On peut donc s’interroger si à la faveur de ce changement législatif les contrats actuels censés garantir l’atteinte aux systèmes ne vont pas ipso facto se trouver garantir l’atteinte aux données, non seulement du fait de leur suppression, de leur introduction ou de leur modification, mais également désormais du fait de leur extraction, de leur détention, de leur reproduction ou de leur transmission frauduleuse, avec l’indemnisation des conséquences pécuniaires y attachées ou en résultant.

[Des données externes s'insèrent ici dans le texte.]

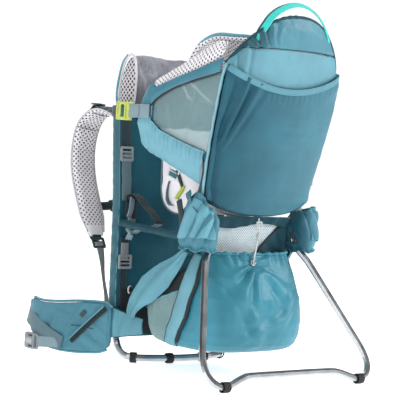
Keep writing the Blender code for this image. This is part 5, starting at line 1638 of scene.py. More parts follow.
# =====================================================================
# hip belt
# =====================================================================
def build_hips():
    for nm, s in SIDES:
        plan = catmull([(s * x, y, 0) for x, y in ((15.5, -4.4), (17.6, -0.8), (19.5, 3.4), (20.6, 8.0), (20.9, 12.6), (20.0, 16.8), (18.6, 19.2))], 5)
        count = len(plan)
        tan = tangents(plan)
        nv = np.stack([tan[:, 1], -tan[:, 0], 0 * tan[:, 0]], 1) * s
        F = np.linspace(0, 1, count)
        low = 1.9 - np.sin(math.pi * np.minimum(1, F * 1.25)) + 2.4 * np.maximum(0, (F - 0.8) / 0.2) ** 2
        high = 12.0 - 1.4 * F - 2.2 * np.maximum(0, (F - 0.85) / 0.15) ** 2
        low = low + 2.6 * np.maximum(0, (F - 0.60) / 0.40) ** 1.3 + 0.9 * np.maximum(0, 1 - F / 0.10) ** 2
        high = high + 0.30 * np.sin(F * 7.6) - 0.9 * np.maximum(0, 1 - F / 0.08) ** 2
        half_t = 0.75 - 0.30 * F
        rings = []
        for i in range(count):
            mid, hh = (low[i] + high[i]) / 2, (high[i] - low[i]) / 2 - 0.25
            ht = half_t[i] * 0.80
            rings.append([plan[i] + nv[i] * a + np.array([0, 0, mid + b]) for a, b in rounded(ht, hh, ht * 0.9, 3)])
        ob = loft(f"hip_wing_pad_{nm}", dense(rings, 0.38), M["teal"], "carrier")
        ob.parent = None
        puff(ob, pressure=4.0, cap=0.005, voxel=0.0, frames=14)
        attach(ob, "carrier")
        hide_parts(f"hip_wing_{nm}")
        me = ob.data
        me.materials.append(M["white_mesh3"])
        me.materials.append(M["lining"])
        cen = np.array([tuple(p.center) for p in me.polygons]) / CM - np.array([0, DY, 0])
        nor = np.array([tuple(p.normal) for p in me.polygons])
        near = np.argmin(((cen[:, None, :2] - plan[None, :, :2]) ** 2).sum(2), axis=1)
        facing = (nor * nv[near]).sum(1)
        idx = np.where(facing < -0.3, np.where(F[near] > 0.86, 2, 1), 0)
        me.polygons.foreach_set("material_index", idx.astype(np.int32))
        # outer fabric skin with pockets, folds and a diagonal zip
        nu2, nv2 = ((110, 60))
        U, V = uvgrid(nu2, nv2)
        Fi = 0.02 + 0.93 * U
        pl = np.stack([np.interp(Fi, F, plan[:, 0]), np.interp(Fi, F, plan[:, 1])], -1)
        nn = np.stack([np.interp(Fi, F, nv[:, 0]), np.interp(Fi, F, nv[:, 1])], -1)
        lo2, hi2 = np.interp(Fi, F, low) + 0.5, np.interp(Fi, F, high) - 0.5
        ht2 = np.interp(Fi, F, half_t)
        z = lo2 + (hi2 - lo2) * V
        arch = (np.sin(math.pi * np.clip(U, 0, 1)) * np.sin(math.pi * V)) ** 0.4
        q = 0.10 + 0.28 * arch
        base = np.stack([pl[..., 0], pl[..., 1], z], -1)
        q = q + 0.16 * fbm(base, 0.22, 40.0 + s) + 0.05 * fbm(base, 0.7, 3.0)
        q += 0.20 * np.sin(base[..., 1] * 1.5 + 0.5 * z) * sstep(base[..., 1], 6.0, 9.0) * arch
        q += 0.26 * np.sin(z * 1.9 - base[..., 1] * 1.1) * bell(base[..., 1], -1.2, 2.2) * sstep(z, 11.5, 9.0)
        q += 0.20 * bell(base[..., 1] + 0.55 * (z - 6.5), 3.6, 0.5) - 0.18 * bell(base[..., 1] + 0.55 * (z - 6.5), 2.4, 0.5)
        q -= 0.16 * bell(base[..., 1], -1.8, 0.35)
        off = ht2 + q
        P = np.stack([pl[..., 0] + nn[..., 0] * off, pl[..., 1] + nn[..., 1] * off, z], -1)
        outer = P if s > 0 else P[::-1]
        ob = grid(f"hip_wing_shell_{nm}", outer, 0.18, M["teal"], "carrier")
        N = nn
        # edge binding
        top = np.stack([plan[:, 0], plan[:, 1], high - 0.1], 1)
        bot = np.stack([plan[:, 0], plan[:, 1], low + 0.1], 1)
        end = np.array([[plan[-1, 0], plan[-1, 1], zz] for zz in np.linspace(high[-1] - 0.3, low[-1] + 0.3, 6)])
        loop = np.vstack([top, end[1:-1], bot[::-1]])
        tube(f"hip_wing_binding_{nm}", resample(catmull(loop[::2], 3), 150), 0.27, M["light"], "carrier", sides=10)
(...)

Une extension de garantie offerte par le législateur. Reste à veiller aux modifications des clauses d’assurance à venir.
Jean-Laurent SANTONI
Docteur en droit
Président de Clever Courtage
Chapitre III : Des atteintes aux systèmes de traitement automatisé de données.
Article 323-3
Modifié par la loi n°2014-1353 du 13 novembre 2014 – art. 16
Le fait d’introduire frauduleusement des données dans un système de traitement automatisé, d’extraire, de détenir, de reproduire, de transmettre, de supprimer ou de modifier frauduleusement les données qu’il contient est puni de cinq ans d’emprisonnement et de 75 000 euros d’amende.
Lorsque cette infraction a été commise à l’encontre d’un système de traitement automatisé de données à caractère personnel mis en œuvre par l’Etat, la peine est portée à sept ans d’emprisonnement et à 100 000 € d’amende.